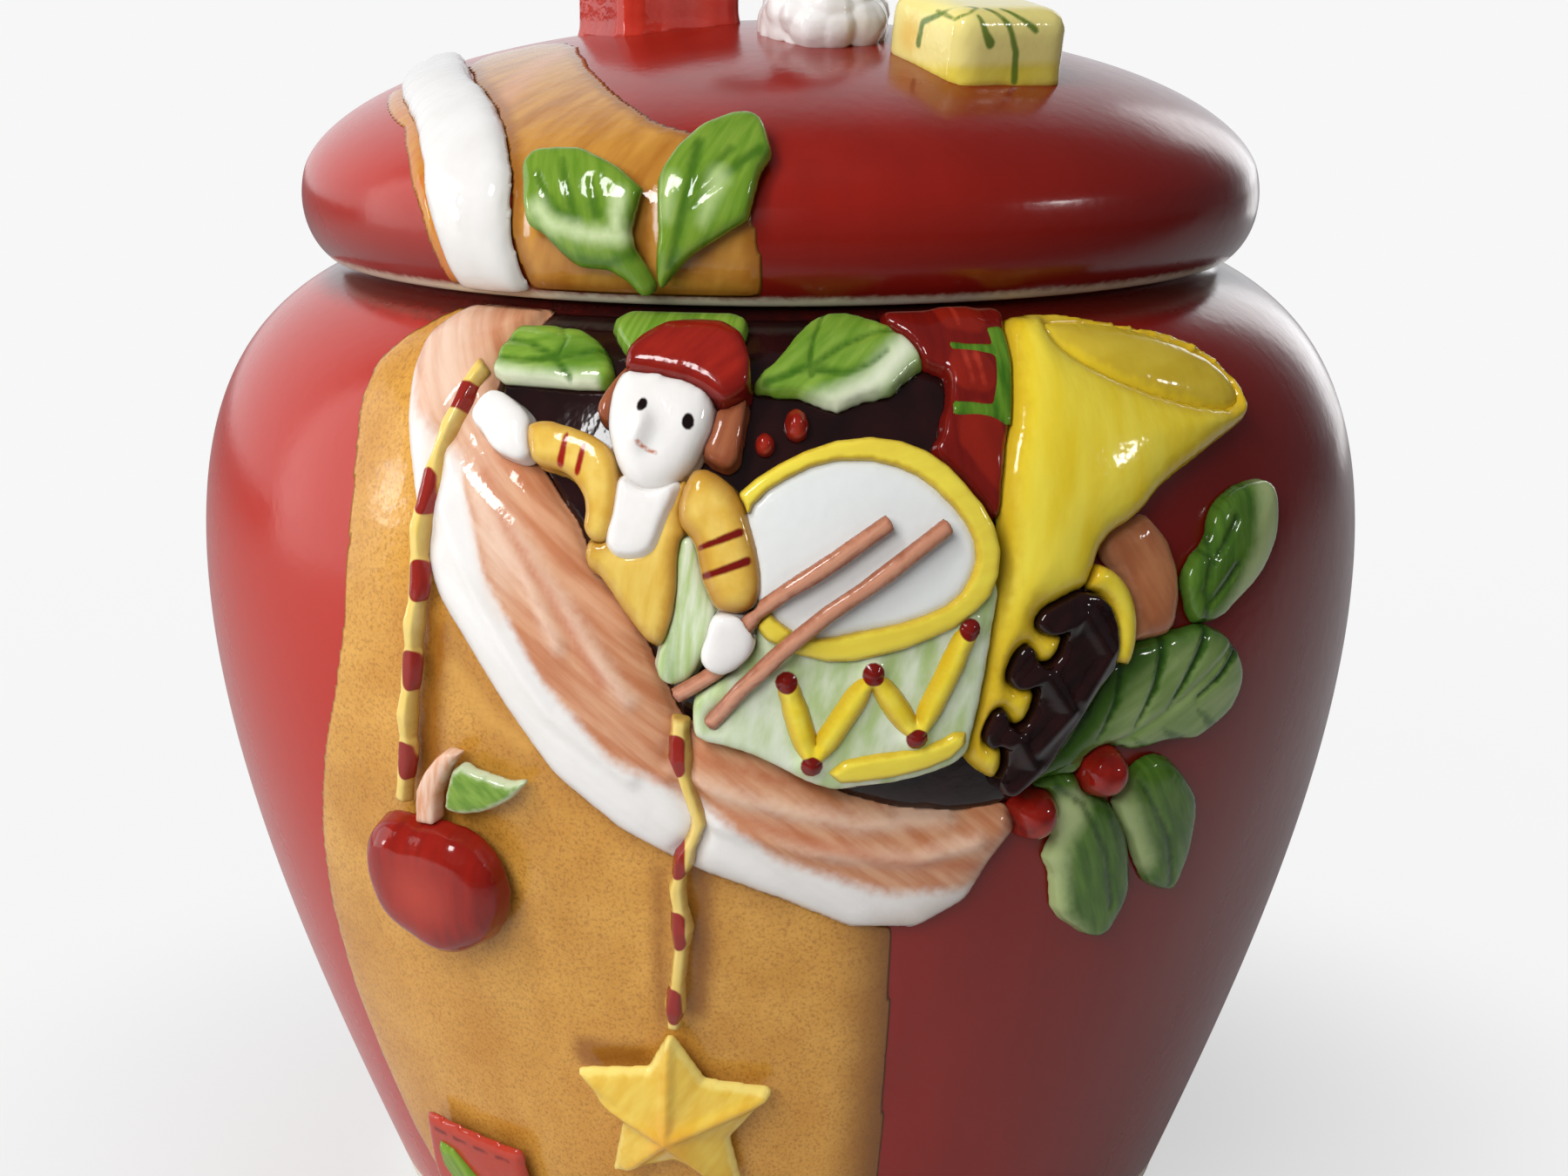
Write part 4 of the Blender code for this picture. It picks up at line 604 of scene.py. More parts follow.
def beyond(sheet, line):
    """Millimetres below a drawn line that runs from left to right; negative above it."""
    across, up = np.array(line, float).T
    return np.interp(sheet[:, 0], across, up) - sheet[:, 1]


print("one point, measured from a line:", near(np.array([[3.0, 4.0]]), [(0, 0), (0, 1)])[0])

# %% [markdown]
# ## The lines of the figures
#
# These folds, veins, knots, beads and ridges were read off the photograph. Most are used twice,
# for the relief and for the paint, so that the two always meet.

# %% Draw the lines
CUFF_TINT = [(-80, 168), (-69, 159), (-62, 151), (-50, 145), (-44, 129), (-35, 115), (-25, 104),
             (-11, 97), (0, 88.5), (16, 82.5), (31, 82), (40, 84)]
CUFF_FOLDS = [[(-54, 146), (-44.5, 138), (-38, 131.5), (-32.5, 120.5)],
              [(-50, 143), (-38.5, 134.5), (-31, 125.5), (-22, 113)],
              [(-52, 138), (-44, 124), (-34, 110), (-22, 101)],
              [(-16, 102), (-4, 98), (12, 94), (26, 94)], [(-12, 95), (4, 90), (20, 88), (30, 90)]]
LEFT_VEINS = [[(-52, 160), (-44.5, 159.5), (-38.5, 158)],
              [(-52, 158), (-44.5, 157.5), (-38.5, 158)],
              [(-40.5, 162), (-38, 160), (-38.5, 158), (-35, 156)], [(-38.5, 158), (-29.5, 159.5)]]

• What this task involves
Set down, exactly as written, each line of the data from its opening line through the one containing "# for the relief and for the paint, so that the two always meet.". Output nothing more.

• Task solution
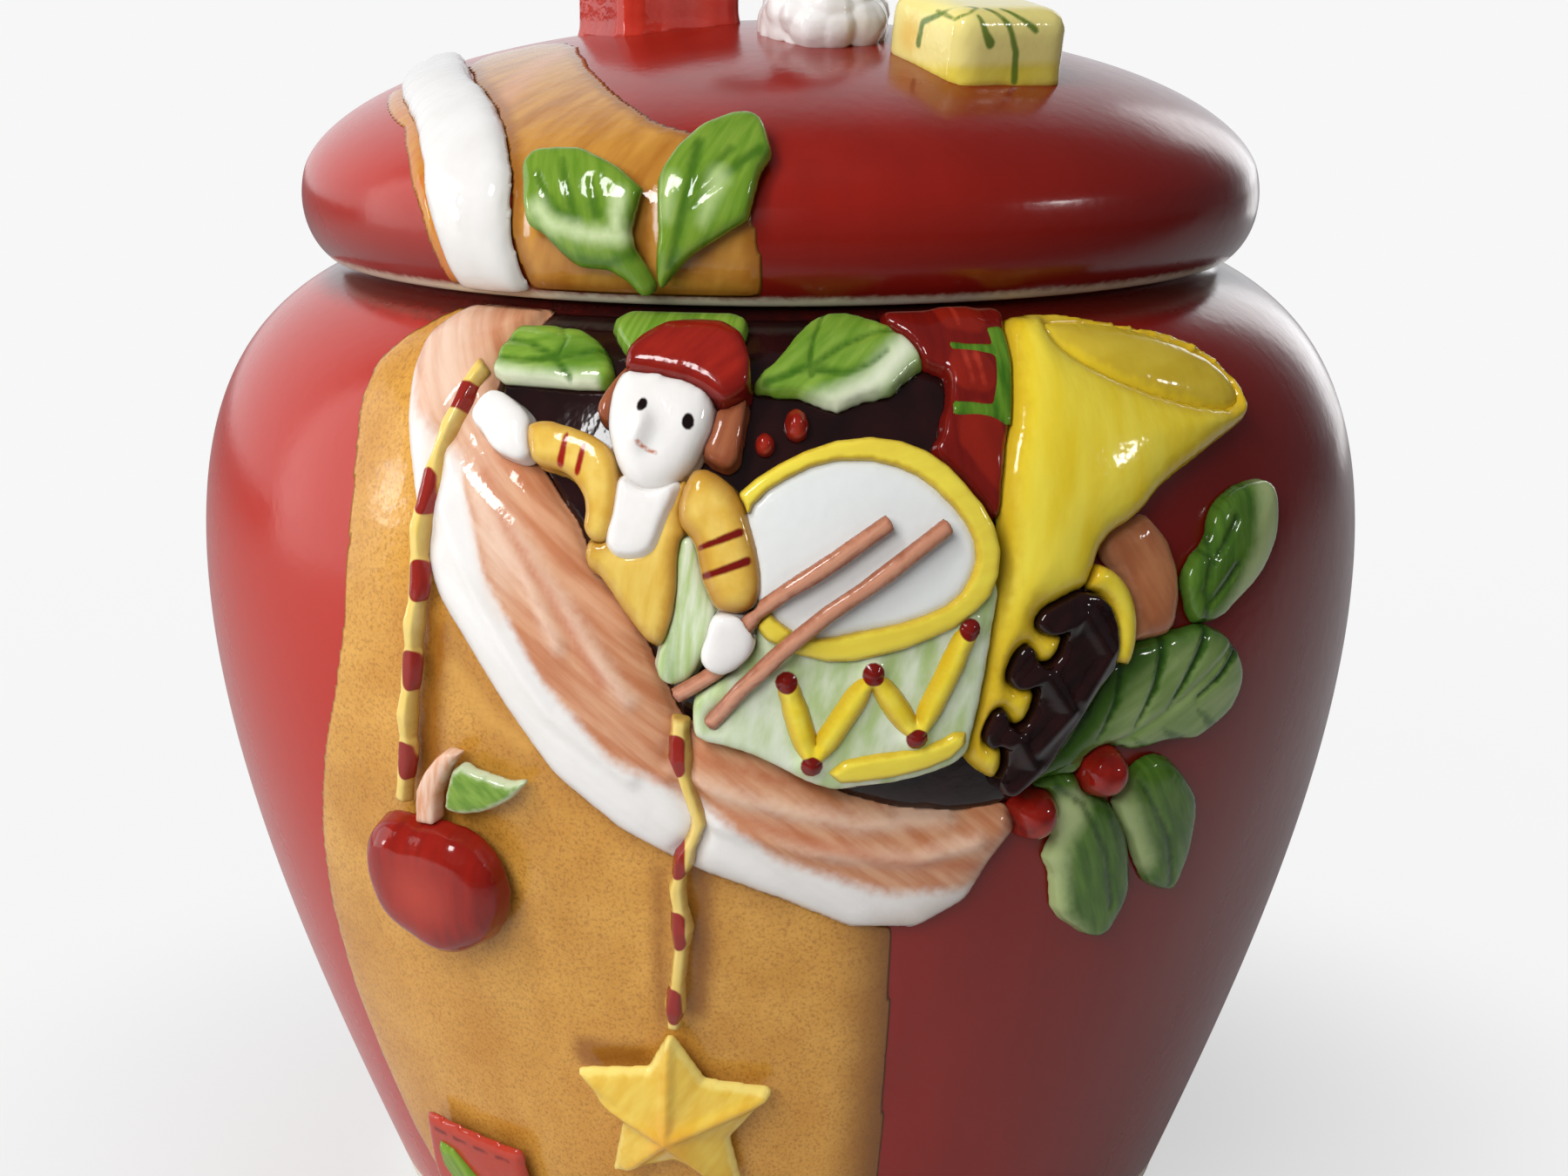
Write part 4 of the Blender code for this picture. It picks up at line 604 of scene.py. More parts follow.
def beyond(sheet, line):
    """Millimetres below a drawn line that runs from left to right; negative above it."""
    across, up = np.array(line, float).T
    return np.interp(sheet[:, 0], across, up) - sheet[:, 1]


print("one point, measured from a line:", near(np.array([[3.0, 4.0]]), [(0, 0), (0, 1)])[0])

# %% [markdown]
# ## The lines of the figures
#
# These folds, veins, knots, beads and ridges were read off the photograph. Most are used twice,
# for the relief and for the paint, so that the two always meet.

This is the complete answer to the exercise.